Les victimes de la fusillade de la rue d’Isly témoignent

Le 26 mars 1962 soit 8 jours après les accords d’Evian, les troupes françaises mitraillent pendant une quinzaine de minutes des manifestants favorables à l’Algérie Française, rue d’Isly à Alger, faisant 46 morts le jour même et environ 200 blessés.

Le déclencheur de ce massacre n’a jamais été éclairci. Pour beaucoup d’historiens, cet événement est l’un des plus marquants de la censure pratiquée pendant la Guerre d’Algérie. Si l’Etat Français n’a jamais reconnu sa responsabilité, le président Emmanuel Macron a qualifié la tuerie de « Massacre impardonnable pour la République. » 

Soixante-deux ans après l’événement, les rapatriés d’Afrique du Nord se sont réunis dans le cimetière de la ville en compagnie du maire Jean-Sébastien Vialatte et d’une poignée de ses adjoints pour se souvenir des morts.

« J’avais 25 ans et j’étais dans la foule »

Jacqueline avait 25 ans et deux enfants en bas âge à la maison. Après que les forces de l’ordre aient décidé d’un blocus dans le quartier de Bab El-Oued, elle décide de se joindre à la foule pour manifester. « Mon mari n’aimait pas ce genre de chose mais moi je voulais faire entendre ma voix. Devant moi, j’ai vu les premiers corps tomber et j’ai entendu les balles. J’ai ouvert la première porte que j’ai trouvé, c’était un immeuble, je suis montée au cinquième étage et j’ai attendu plusieurs heures qu’il n’y ait plus de bruit. » Si le souvenir reste intact, les émotions aussi, elle termine : « Ce sont les troupes françaises qui ont fait le coup. Des français ont tirés sur des français. J’avais mes enfants à la maison. Je n’oublierai jamais ce que j’ai ressenti ce jour-là. » 

« Mon père a pris une balle perdue dans notre salon »

Joseph Lopez, père de Gérard est mort dans son salon d’une balle perdue, dix jours avant la fusillade de la rue d’Isly. S’il fait partie des victimes inscrites sur les listes officielles de ce tragique événement, c’est qu’il habitait dans le quartier de Bab El-Oued dont l’Etat de siège a déclenché la manifestation du 26 mars.

Parce que sept appelés du contingent avaient été tués par des éléments de l’OAS ( une organisation terroriste clandestine française proche de l’extreme droite) à la suite d’un accrochage, des fouilles violentes et un blocus avaient été décidés par les forces de l’ordre dans ce quartier.

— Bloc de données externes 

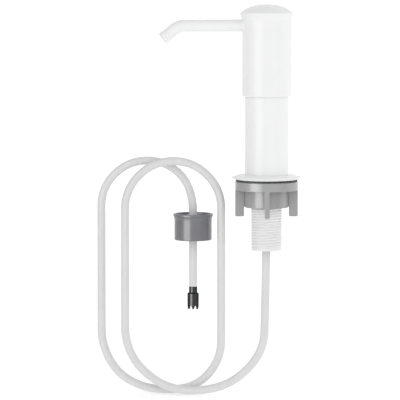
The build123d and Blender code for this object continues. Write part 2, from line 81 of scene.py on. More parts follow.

Gérard raconte : « D’un coup, il y a eu des tirs sur les immeubles, les balles filaient. Moi, j’étais un enfant recroquevillé sur la terrasse et mon père, dans le salon essayait de me trouver. Il a pris une balle dans l’artère fémorale et s’est vidé de son sang avant d’arriver à l’hôpital. Le reste de la nuit, je l’ai passé dans les toilettes avec le reste de la famille. C’était la seule pièce de la maison qui n’avait pas un mur qui donnait sur l’extérieur. » 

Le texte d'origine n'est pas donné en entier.